◆ YOUR INSTRUCTIONS:
Copy out all of the data exactly as it appears.

◆ COLLECTED DATA:
#####

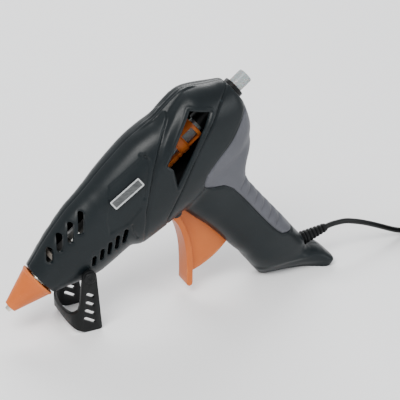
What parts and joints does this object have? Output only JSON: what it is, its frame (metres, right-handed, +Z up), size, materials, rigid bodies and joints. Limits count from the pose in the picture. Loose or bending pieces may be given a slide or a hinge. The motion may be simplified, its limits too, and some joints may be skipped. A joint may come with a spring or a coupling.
{
  "type": "glue gun",
  "caption": "Corded hot-melt glue gun on a slotted stirrup stand: pistol body with side window, trigger that drives a stick feeder, soft grip and a loaded glue stick.",
  "frame": {"origin": "on the table under the middle of the gun, the lead left out", "axes": "+Z up, nozzle towards -X, handle and heel towards +X, the gun's left side towards -Y"},
  "size_m": [0.471, 0.0767, 0.1719],
  "materials": {
    "casing": "fine matt grain",
    "soft_grip": "matt soft-touch",
    "orange": "satin",
    "black_plastic": "satin",
    "steel": "bright zinc",
    "brass": "turned",
    "alloy": "as cast",
    "ceramic": "unglazed ceramic",
    "red_silicone": "matt",
    "glue": "translucent",
    "label": "satin print"
  },
  "bodies": {
    "housing": {"badge_plate": "label", "chamber_holder_front": "ceramic", "chamber_holder_rear": "ceramic", "cord_coil": "black_plastic", "cord_inner": "black_plastic", "cord_lead": "black_plastic", "cord_tail": "black_plastic", "front_screw_1": "steel", "front_screw_2": "steel", "front_screw_3": "steel", "front_shell_left": "casing", "front_shell_right": "casing", "handle_screw_1": "steel", "handle_screw_2": "steel", "handle_screw_3": "steel", "handle_shell_left": "casing", "handle_shell_right": "casing", "heater_clip": "steel", "heater_element": "ceramic", "inlet_sleeve": "red_silicone", "melt_chamber": "alloy", "nozzle_sleeve": "orange", "nozzle_tip": "brass", "plug_body": "black_plastic", "plug_pin_left": "brass", "plug_pin_right": "brass", "return_spring": "steel", "soft_grip": "soft_grip", "stand_pivot_left": "black_plastic", "stand_pivot_right": "black_plastic", "stick_collar": "black_plastic", "strain_relief": "black_plastic", "trigger_pin": "steel"},
    "trigger": {"trigger": "orange", "drive_pin": "steel"},
    "feeder": {"feed_carriage": "orange", "jaw_pin": "steel"},
    "jaw": {"grip_jaw": "steel"},
    "stand": {"stand": "black_plastic"},
    "stick": {"glue_stick": "glue"}
  },
  "joints": [
    {"name": "trigger_pull", "type": "hinge", "parent": "housing", "child": "trigger", "pos_m": [-0.00368, 0, 0.07671], "axis": [0, -1, 0], "range_deg": [0, 22], "stiffness_Nm_per_rad": 0.8, "springref_deg": -17.19},
    {"name": "feed_slide", "type": "slide", "parent": "housing", "child": "feeder", "axis": [-0.7923, 0, -0.6101], "range_m": [0, 0.0078], "deforming": ["return_spring"]},
    {"name": "jaw_bite", "type": "hinge", "parent": "feeder", "child": "jaw", "pos_m": [-0.00353, 0, 0.13552], "axis": [0, -1, 0], "range_deg": [0, 2]},
    {"name": "stand_fold", "type": "hinge", "parent": "housing", "child": "stand", "pos_m": [-0.0751, 0, 0.0445], "axis": [0, -1, 0], "range_deg": [0, 100]},
    {"name": "stick_feed", "type": "slide", "parent": "housing", "child": "stick", "axis": [0.7923, 0, 0.6101], "range_m": [0, 0.13]}
  ],
  "couplings": [
    {"joint": "feed_slide", "follows": "trigger_pull", "m_per_rad": 0.01985},
    {"joint": "jaw_bite", "follows": "trigger_pull", "ratio": 0.08}
  ]
}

#####

◆ EXPECTED ANSWER:
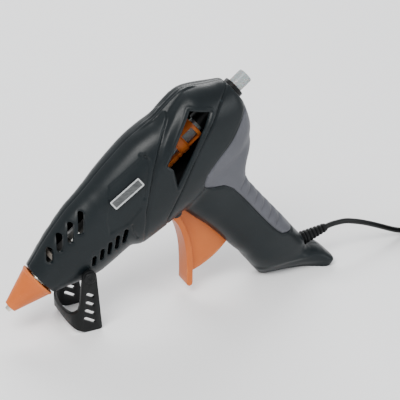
What parts and joints does this object have? Output only JSON: what it is, its frame (metres, right-handed, +Z up), size, materials, rigid bodies and joints. Limits count from the pose in the picture. Loose or bending pieces may be given a slide or a hinge. The motion may be simplified, its limits too, and some joints may be skipped. A joint may come with a spring or a coupling.
{
  "type": "glue gun",
  "caption": "Corded hot-melt glue gun on a slotted stirrup stand: pistol body with side window, trigger that drives a stick feeder, soft grip and a loaded glue stick.",
  "frame": {"origin": "on the table under the middle of the gun, the lead left out", "axes": "+Z up, nozzle towards -X, handle and heel towards +X, the gun's left side towards -Y"},
  "size_m": [0.471, 0.0767, 0.1719],
  "materials": {
    "casing": "fine matt grain",
    "soft_grip": "matt soft-touch",
    "orange": "satin",
    "black_plastic": "satin",
    "steel": "bright zinc",
    "brass": "turned",
    "alloy": "as cast",
    "ceramic": "unglazed ceramic",
    "red_silicone": "matt",
    "glue": "translucent",
    "label": "satin print"
  },
  "bodies": {
    "housing": {"badge_plate": "label", "chamber_holder_front": "ceramic", "chamber_holder_rear": "ceramic", "cord_coil": "black_plastic", "cord_inner": "black_plastic", "cord_lead": "black_plastic", "cord_tail": "black_plastic", "front_screw_1": "steel", "front_screw_2": "steel", "front_screw_3": "steel", "front_shell_left": "casing", "front_shell_right": "casing", "handle_screw_1": "steel", "handle_screw_2": "steel", "handle_screw_3": "steel", "handle_shell_left": "casing", "handle_shell_right": "casing", "heater_clip": "steel", "heater_element": "ceramic", "inlet_sleeve": "red_silicone", "melt_chamber": "alloy", "nozzle_sleeve": "orange", "nozzle_tip": "brass", "plug_body": "black_plastic", "plug_pin_left": "brass", "plug_pin_right": "brass", "return_spring": "steel", "soft_grip": "soft_grip", "stand_pivot_left": "black_plastic", "stand_pivot_right": "black_plastic", "stick_collar": "black_plastic", "strain_relief": "black_plastic", "trigger_pin": "steel"},
    "trigger": {"trigger": "orange", "drive_pin": "steel"},
    "feeder": {"feed_carriage": "orange", "jaw_pin": "steel"},
    "jaw": {"grip_jaw": "steel"},
    "stand": {"stand": "black_plastic"},
    "stick": {"glue_stick": "glue"}
  },
  "joints": [
    {"name": "trigger_pull", "type": "hinge", "parent": "housing", "child": "trigger", "pos_m": [-0.00368, 0, 0.07671], "axis": [0, -1, 0], "range_deg": [0, 22], "stiffness_Nm_per_rad": 0.8, "springref_deg": -17.19},
    {"name": "feed_slide", "type": "slide", "parent": "housing", "child": "feeder", "axis": [-0.7923, 0, -0.6101], "range_m": [0, 0.0078], "deforming": ["return_spring"]},
    {"name": "jaw_bite", "type": "hinge", "parent": "feeder", "child": "jaw", "pos_m": [-0.00353, 0, 0.13552], "axis": [0, -1, 0], "range_deg": [0, 2]},
    {"name": "stand_fold", "type": "hinge", "parent": "housing", "child": "stand", "pos_m": [-0.0751, 0, 0.0445], "axis": [0, -1, 0], "range_deg": [0, 100]},
    {"name": "stick_feed", "type": "slide", "parent": "housing", "child": "stick", "axis": [0.7923, 0, 0.6101], "range_m": [0, 0.13]}
  ],
  "couplings": [
    {"joint": "feed_slide", "follows": "trigger_pull", "m_per_rad": 0.01985},
    {"joint": "jaw_bite", "follows": "trigger_pull", "ratio": 0.08}
  ]
}